>> BEGIN Supplied data

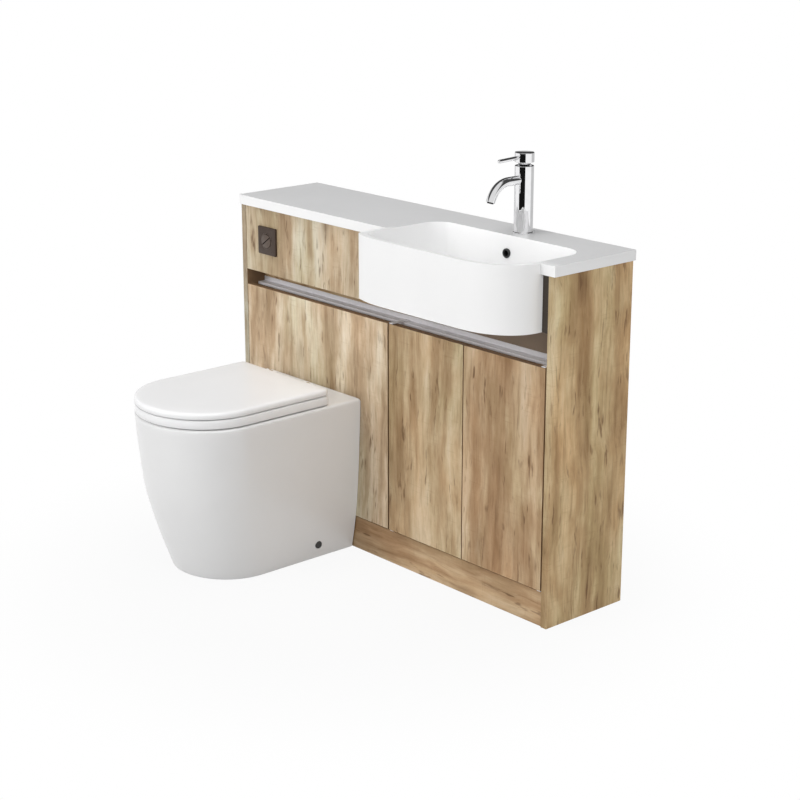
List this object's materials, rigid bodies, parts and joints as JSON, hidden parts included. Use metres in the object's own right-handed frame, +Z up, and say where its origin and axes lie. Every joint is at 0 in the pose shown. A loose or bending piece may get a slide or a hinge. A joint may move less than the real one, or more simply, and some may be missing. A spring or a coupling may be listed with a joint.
{
  "type": "toilet and basin combination unit",
  "caption": "Oak-look cabinet with a white cast basin and mixer tap on the right and a back-to-wall toilet with a soft-edged seat on the left.",
  "frame": {"origin": "centre of the whole unit's bounding box, at floor level", "axes": "+X along the front to the right, +Y back to the wall, +Z up"},
  "size_m": [1.168, 0.784, 1.069],
  "materials": {
    "oak_front": "satin",
    "oak_carcass": "satin",
    "dark_board": "matte",
    "ledge_aluminium": "satin",
    "cast_white": "gloss",
    "glazed_white": "gloss",
    "seat_white": "gloss",
    "buffer_rubber": "matte",
    "tap_chrome": "polished",
    "tap_brass": "satin",
    "tap_parts": "matte",
    "zinc_steel": "satin",
    "dark_nylon": "matte",
    "white_plastic": "satin",
    "valve_blue": "satin",
    "seal_red": "matte",
    "plate_gunmetal": "satin"
  },
  "bodies": {
    "unit": {"wc_lower_panel": "oak_front", "wc_upper_panel": "oak_front", "end_panel_left": "oak_carcass", "end_panel_right": "oak_carcass", "divider_panel": "oak_carcass", "vanity_floor": "oak_carcass", "vanity_shelf": "oak_carcass", "plinth": "oak_carcass", "wc_front_rail": "oak_carcass", "wc_wall_rail": "oak_carcass", "vanity_wall_rail": "oak_carcass", "vanity_front_rail": "dark_board", "gap_strip": "dark_board", "handle_rail": "ledge_aluminium", "worktop_basin": "cast_white", "pan": "glazed_white", "pan_bowl": "glazed_white", "flush_cone": "buffer_rubber", "tap_body": "tap_chrome", "waste_body": "tap_chrome", "hinge_posts": "tap_chrome", "tap_shank": "tap_brass", "tap_backnut": "tap_brass", "tap_aerator": "tap_parts", "tap_cartridge": "tap_parts", "overflow_ring": "tap_parts", "pan_screw_caps": "tap_parts", "shelf_pins": "zinc_steel", "door_pivot_brackets": "zinc_steel", "hinge_fixings": "zinc_steel", "pan_screws": "zinc_steel", "pan_brackets": "dark_nylon", "waste_nut": "white_plastic", "trap_inlet_pipe": "white_plastic", "trap_bottle": "white_plastic", "trap_outlet_pipe": "white_plastic", "pan_connector": "white_plastic", "flush_pipe": "white_plastic", "flush_pipe_nut": "white_plastic", "cistern_tank": "white_plastic", "cistern_cover": "white_plastic", "fill_valve": "white_plastic", "flush_valve": "valve_blue", "flush_plate": "plate_gunmetal"},
    "seat_ring": {"seat": "seat_white", "seat_buffers": "buffer_rubber"},
    "lid_cover": {"lid": "seat_white", "lid_buffers": "buffer_rubber"},
    "left_door": {"door_left": "oak_front", "door_left_bushes": "dark_nylon"},
    "right_door": {"door_right": "oak_front", "door_right_bushes": "dark_nylon"},
    "tap_turning_dome": {"tap_dome": "tap_chrome"},
    "tap_lever_cap": {"tap_cap": "tap_chrome", "tap_lever": "tap_chrome"},
    "basin_plug": {"waste_plug": "tap_chrome"},
    "full_flush_button": {"button_full": "plate_gunmetal"},
    "half_flush_button": {"button_half": "plate_gunmetal"},
    "flush_valve_seal": {"flush_seal": "seal_red"},
    "fill_valve_float": {"fill_float": "valve_blue"}
  },
  "joints": [
    {"name": "seat_hinge", "type": "hinge", "parent": "unit", "child": "seat_ring", "pos_m": [-0.28, 0.048, 0.441], "axis": [-1, 0, 0], "range_deg": [0, 95]},
    {"name": "lid_hinge", "type": "hinge", "parent": "seat_ring", "child": "lid_cover", "pos_m": [-0.28, 0.048, 0.441], "axis": [1, 0, 0], "range_deg": [-95, 0]},
    {"name": "left_door_pivot", "type": "hinge", "parent": "unit", "child": "left_door", "pos_m": [0.022, 0.139, 0.3615], "axis": [0, 0, -1], "range_deg": [0, 95]},
    {"name": "right_door_pivot", "type": "hinge", "parent": "unit", "child": "right_door", "pos_m": [0.5465, 0.139, 0.3615], "axis": [0, 0, 1], "range_deg": [0, 95]},
    {"name": "tap_turn", "type": "hinge", "parent": "unit", "child": "tap_turning_dome", "pos_m": [0.274, 0.335, 1.049], "axis": [0, 0, 1], "range_deg": [-45, 45]},
    {"name": "tap_lift", "type": "hinge", "parent": "tap_turning_dome", "child": "tap_lever_cap", "pos_m": [0.274, 0.335, 1.049], "axis": [-1, 0, 0], "range_deg": [0, 20]},
    {"name": "plug_rise", "type": "slide", "parent": "unit", "child": "basin_plug", "axis": [0, 0, 1], "range_m": [0, 0.008]},
    {"name": "full_flush_press", "type": "slide", "parent": "unit", "child": "full_flush_button", "axis": [0, 1, 0], "range_m": [0, 0.006], "stiffness_N_per_m": 200},
    {"name": "half_flush_press", "type": "slide", "parent": "unit", "child": "half_flush_button", "axis": [0, 1, 0], "range_m": [0, 0.006], "stiffness_N_per_m": 200},
    {"name": "flush_seal_lift", "type": "slide", "parent": "unit", "child": "flush_valve_seal", "axis": [0, 0, 1], "range_m": [0, 0.024]},
    {"name": "float_rise", "type": "slide", "parent": "unit", "child": "fill_valve_float", "axis": [0, 0, 1], "range_m": [0, 0.012]}
  ],
  "couplings": [
    {"joint": "flush_seal_lift", "follows": "full_flush_press", "ratio": 4}
  ]
}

>> END Supplied data

*Prompt*. Your task is to quote the listing above word for word.

*Exercise answer*.
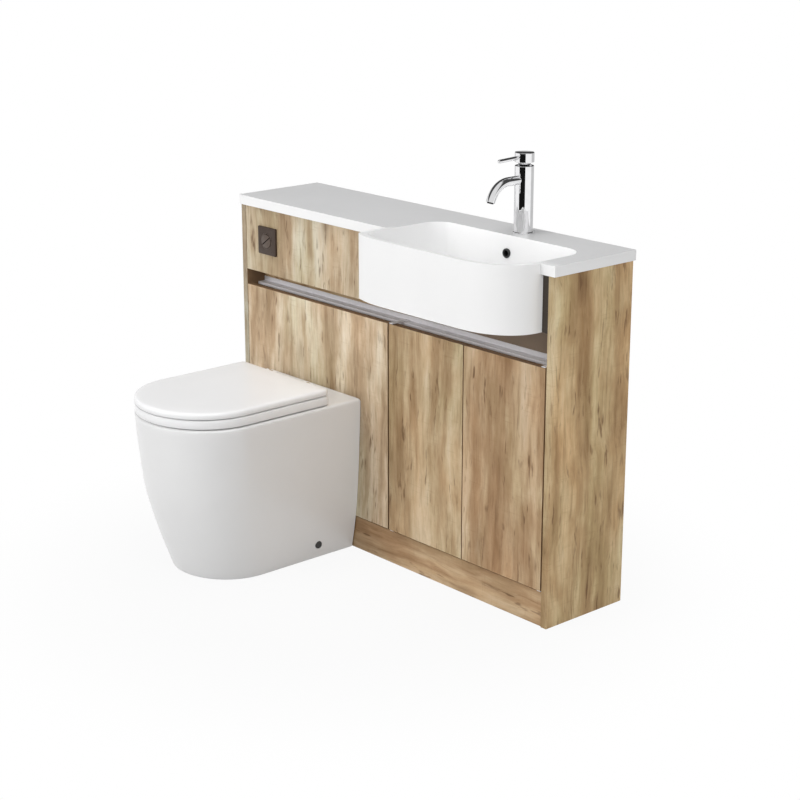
List this object's materials, rigid bodies, parts and joints as JSON, hidden parts included. Use metres in the object's own right-handed frame, +Z up, and say where its origin and axes lie. Every joint is at 0 in the pose shown. A loose or bending piece may get a slide or a hinge. A joint may move less than the real one, or more simply, and some may be missing. A spring or a coupling may be listed with a joint.
{
  "type": "toilet and basin combination unit",
  "caption": "Oak-look cabinet with a white cast basin and mixer tap on the right and a back-to-wall toilet with a soft-edged seat on the left.",
  "frame": {"origin": "centre of the whole unit's bounding box, at floor level", "axes": "+X along the front to the right, +Y back to the wall, +Z up"},
  "size_m": [1.168, 0.784, 1.069],
  "materials": {
    "oak_front": "satin",
    "oak_carcass": "satin",
    "dark_board": "matte",
    "ledge_aluminium": "satin",
    "cast_white": "gloss",
    "glazed_white": "gloss",
    "seat_white": "gloss",
    "buffer_rubber": "matte",
    "tap_chrome": "polished",
    "tap_brass": "satin",
    "tap_parts": "matte",
    "zinc_steel": "satin",
    "dark_nylon": "matte",
    "white_plastic": "satin",
    "valve_blue": "satin",
    "seal_red": "matte",
    "plate_gunmetal": "satin"
  },
  "bodies": {
    "unit": {"wc_lower_panel": "oak_front", "wc_upper_panel": "oak_front", "end_panel_left": "oak_carcass", "end_panel_right": "oak_carcass", "divider_panel": "oak_carcass", "vanity_floor": "oak_carcass", "vanity_shelf": "oak_carcass", "plinth": "oak_carcass", "wc_front_rail": "oak_carcass", "wc_wall_rail": "oak_carcass", "vanity_wall_rail": "oak_carcass", "vanity_front_rail": "dark_board", "gap_strip": "dark_board", "handle_rail": "ledge_aluminium", "worktop_basin": "cast_white", "pan": "glazed_white", "pan_bowl": "glazed_white", "flush_cone": "buffer_rubber", "tap_body": "tap_chrome", "waste_body": "tap_chrome", "hinge_posts": "tap_chrome", "tap_shank": "tap_brass", "tap_backnut": "tap_brass", "tap_aerator": "tap_parts", "tap_cartridge": "tap_parts", "overflow_ring": "tap_parts", "pan_screw_caps": "tap_parts", "shelf_pins": "zinc_steel", "door_pivot_brackets": "zinc_steel", "hinge_fixings": "zinc_steel", "pan_screws": "zinc_steel", "pan_brackets": "dark_nylon", "waste_nut": "white_plastic", "trap_inlet_pipe": "white_plastic", "trap_bottle": "white_plastic", "trap_outlet_pipe": "white_plastic", "pan_connector": "white_plastic", "flush_pipe": "white_plastic", "flush_pipe_nut": "white_plastic", "cistern_tank": "white_plastic", "cistern_cover": "white_plastic", "fill_valve": "white_plastic", "flush_valve": "valve_blue", "flush_plate": "plate_gunmetal"},
    "seat_ring": {"seat": "seat_white", "seat_buffers": "buffer_rubber"},
    "lid_cover": {"lid": "seat_white", "lid_buffers": "buffer_rubber"},
    "left_door": {"door_left": "oak_front", "door_left_bushes": "dark_nylon"},
    "right_door": {"door_right": "oak_front", "door_right_bushes": "dark_nylon"},
    "tap_turning_dome": {"tap_dome": "tap_chrome"},
    "tap_lever_cap": {"tap_cap": "tap_chrome", "tap_lever": "tap_chrome"},
    "basin_plug": {"waste_plug": "tap_chrome"},
    "full_flush_button": {"button_full": "plate_gunmetal"},
    "half_flush_button": {"button_half": "plate_gunmetal"},
    "flush_valve_seal": {"flush_seal": "seal_red"},
    "fill_valve_float": {"fill_float": "valve_blue"}
  },
  "joints": [
    {"name": "seat_hinge", "type": "hinge", "parent": "unit", "child": "seat_ring", "pos_m": [-0.28, 0.048, 0.441], "axis": [-1, 0, 0], "range_deg": [0, 95]},
    {"name": "lid_hinge", "type": "hinge", "parent": "seat_ring", "child": "lid_cover", "pos_m": [-0.28, 0.048, 0.441], "axis": [1, 0, 0], "range_deg": [-95, 0]},
    {"name": "left_door_pivot", "type": "hinge", "parent": "unit", "child": "left_door", "pos_m": [0.022, 0.139, 0.3615], "axis": [0, 0, -1], "range_deg": [0, 95]},
    {"name": "right_door_pivot", "type": "hinge", "parent": "unit", "child": "right_door", "pos_m": [0.5465, 0.139, 0.3615], "axis": [0, 0, 1], "range_deg": [0, 95]},
    {"name": "tap_turn", "type": "hinge", "parent": "unit", "child": "tap_turning_dome", "pos_m": [0.274, 0.335, 1.049], "axis": [0, 0, 1], "range_deg": [-45, 45]},
    {"name": "tap_lift", "type": "hinge", "parent": "tap_turning_dome", "child": "tap_lever_cap", "pos_m": [0.274, 0.335, 1.049], "axis": [-1, 0, 0], "range_deg": [0, 20]},
    {"name": "plug_rise", "type": "slide", "parent": "unit", "child": "basin_plug", "axis": [0, 0, 1], "range_m": [0, 0.008]},
    {"name": "full_flush_press", "type": "slide", "parent": "unit", "child": "full_flush_button", "axis": [0, 1, 0], "range_m": [0, 0.006], "stiffness_N_per_m": 200},
    {"name": "half_flush_press", "type": "slide", "parent": "unit", "child": "half_flush_button", "axis": [0, 1, 0], "range_m": [0, 0.006], "stiffness_N_per_m": 200},
    {"name": "flush_seal_lift", "type": "slide", "parent": "unit", "child": "flush_valve_seal", "axis": [0, 0, 1], "range_m": [0, 0.024]},
    {"name": "float_rise", "type": "slide", "parent": "unit", "child": "fill_valve_float", "axis": [0, 0, 1], "range_m": [0, 0.012]}
  ],
  "couplings": [
    {"joint": "flush_seal_lift", "follows": "full_flush_press", "ratio": 4}
  ]
}